The artists in “A Given Circumstance” embrace diverse precedents that could be said to begin with plein-air painting, a pragmatic strategy developed in the late 19th-century by the Impressionists that signaled a move out of the studio into the everyday world. Throughout the 20th century artists have continued to question the boundary between an isolated practice and their daily experiences outdoors, conventional genres, and commonplace materials.3 In contrast to Jackson Pollock’s horizontal canvas, which was interpreted by the art critic Harold Rosenberg as an arena on which to perform actions, daily life is now recognized by many artists as a playing field to inscribe their presence. Supporting this impulse to act, the artists in this exhibition abandon the heroic gesture in place of more humble maneuvers borne from a desire to engage the actual on its own terms and in all its particulars. Influenced by minimalism, conceptualism, and performance art, their presentations of primary forms and privileging of propositions, spontaneous gestures, and impermanence continue an evolution away from the autonomous artwork toward a more integrated relationship with the world.
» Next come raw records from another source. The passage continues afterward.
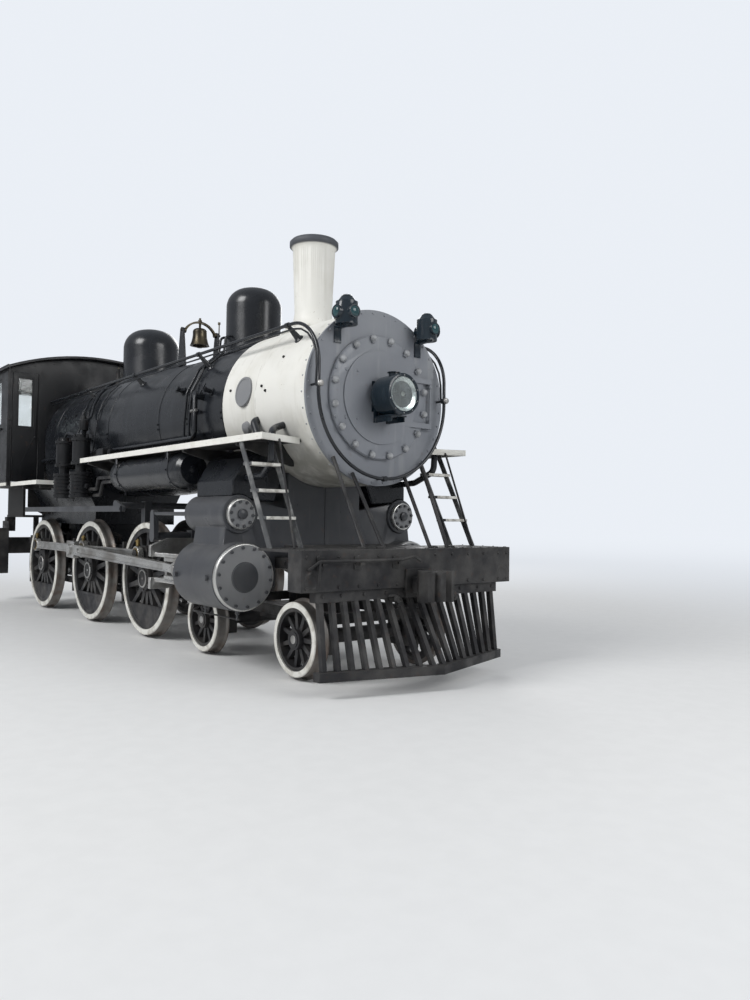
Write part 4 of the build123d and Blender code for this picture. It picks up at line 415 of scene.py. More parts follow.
GLOSS_BLACK = paint("gloss_black", (0.0105, 0.0120, 0.0150), (0.052, 0.058, 0.068), 0.25, 0.45, 0.22)
CAB_BLACK = paint("cab_black", (0.0090, 0.0095, 0.0110), (0.052, 0.053, 0.055), 0.33, 0.45, 0.25,
                  rust=0.12, gleam=0.32)
GEAR_BLACK = cast_iron("gear_black")
DARK_IRON = cast_iron("dark_iron", base=(0.011, 0.011, 0.012), rust=0.4)
SMOKEBOX_WHITE = white_paint("smokebox_white", BOILER_H - SMOKEBOX_R + 0.05, seam=SMOKEBOX_SEAM)
STACK_WHITE = white_paint("stack_white", BOILER_H + SMOKEBOX_R - 0.65, rim_height=RAIL_Z + STACK_TOP)
TRIM_WHITE = white_paint("trim_white", 0.6)
FRONT_GREY = paint("front_grey", (0.200, 0.212, 0.236), (0.36, 0.37, 0.375), 0.40, 0.4, 0.45, rust=0.15)
LADDER_GREY = ladder_paint("ladder_grey")
LAMP_BLACK = paint("lamp_black", (0.008, 0.016, 0.024), (0.05, 0.064, 0.075), 0.18, 0.3, 0.25)
CYLINDER_GREY = paint("cylinder_grey", (0.050, 0.053, 0.060), (0.15, 0.15, 0.15), 0.34, 0.5, 0.4, rust=0.15)
COVER_GREY = paint("cover_grey", (0.215, 0.220, 0.230), (0.36, 0.355, 0.34), 0.42, 0.5, 0.5, rust=0.2)
ROD_STEEL = worn_steel("rod_steel")
BRIGHT_RIM = worn_steel("bright_rim", base=(0.66, 0.66, 0.64), oil=0.25)
DECK_PLATE = tread_plate("deck_plate", (0.011, 0.011, 0.012), (0.075, 0.072, 0.068))
FLOOR_WOOD = planks("floor_wood")
SEAT_LEATHER = leather("seat_leather")
GLASS = window_glass("glass_pane")
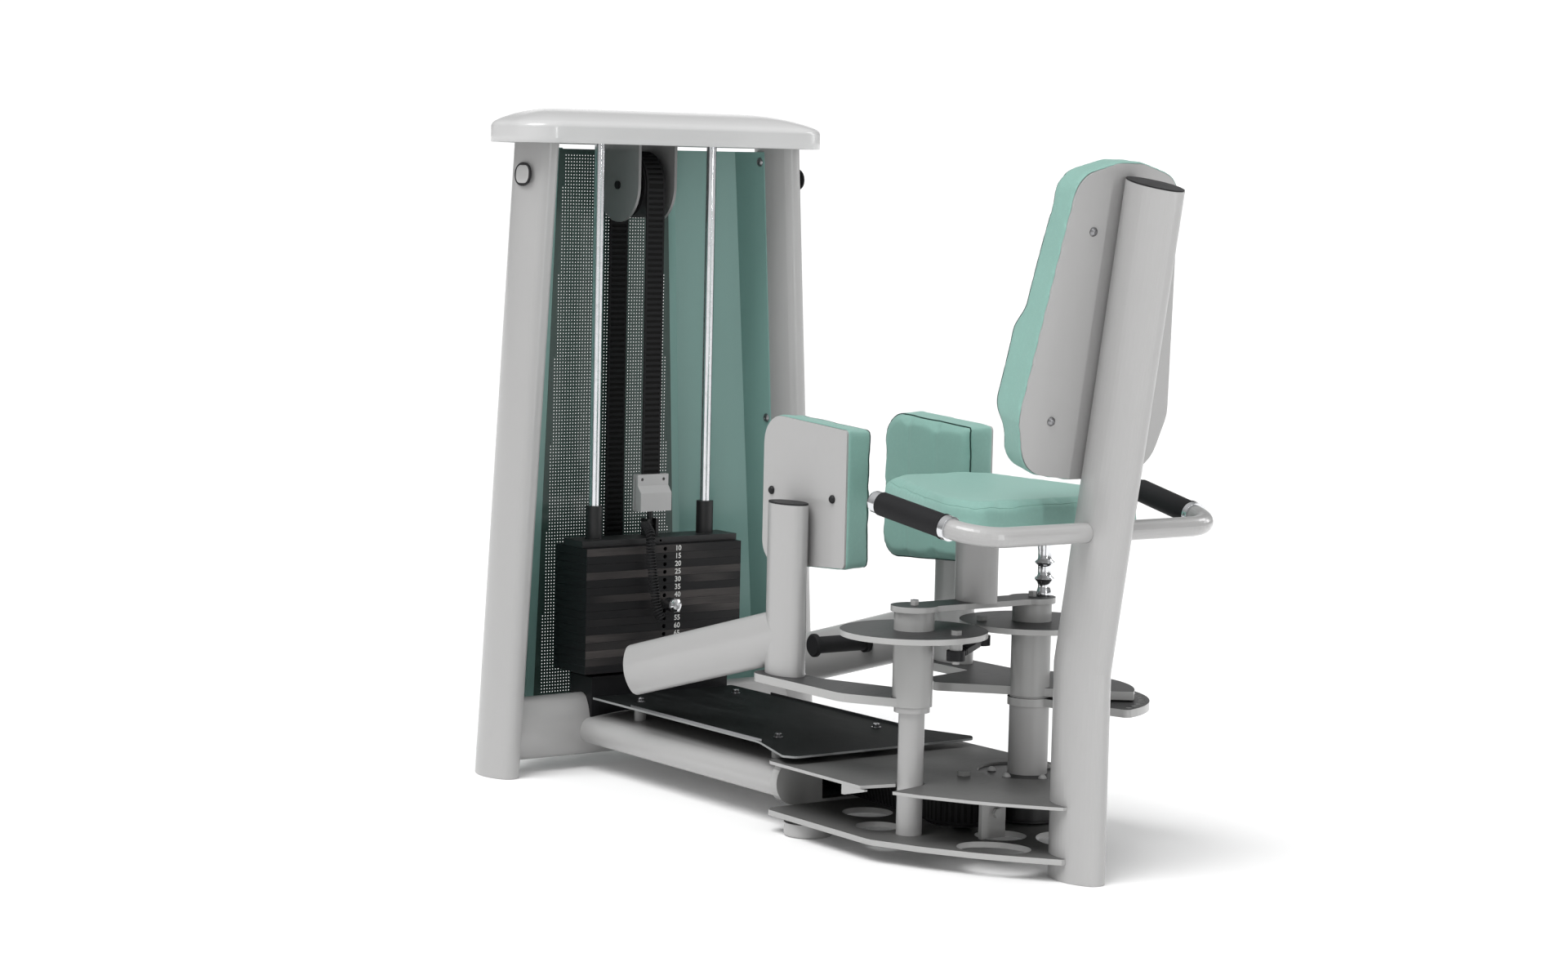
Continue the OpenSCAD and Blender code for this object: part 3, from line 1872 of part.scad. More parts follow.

Sandra Firmin, Curatorial Fellow Richard Torchia, Director
1 The picture perfect photography of Andy Goldsworthy exemplifies this sentimental conception of nature. His clever use of materials such as snow, leaves, twigs, etc. to fashion temporary sculptures that are ultimately destroyed by natural processes assumes a romantic equilibrium exists between man and his environment. In contrast, Katchadourian’s ironic intrusion, while expressing a desire to commune with nature, acknowledges the struggles inherent to our cohabitation with animals.
2 The mirror strips range in width from 5/8” to one inch.
3 In 1959, Robert Rauschenberg wrote, "Painting relates to both art and life. Neither can be made. (I try to act in that gap between the two.)" Robert Rauschenberg, Untitled Statement, in Dorothy C. Miller, ed., Sixteen Americans, with statements by artists and others (New York: Museum of Modern Art, 1959), 58.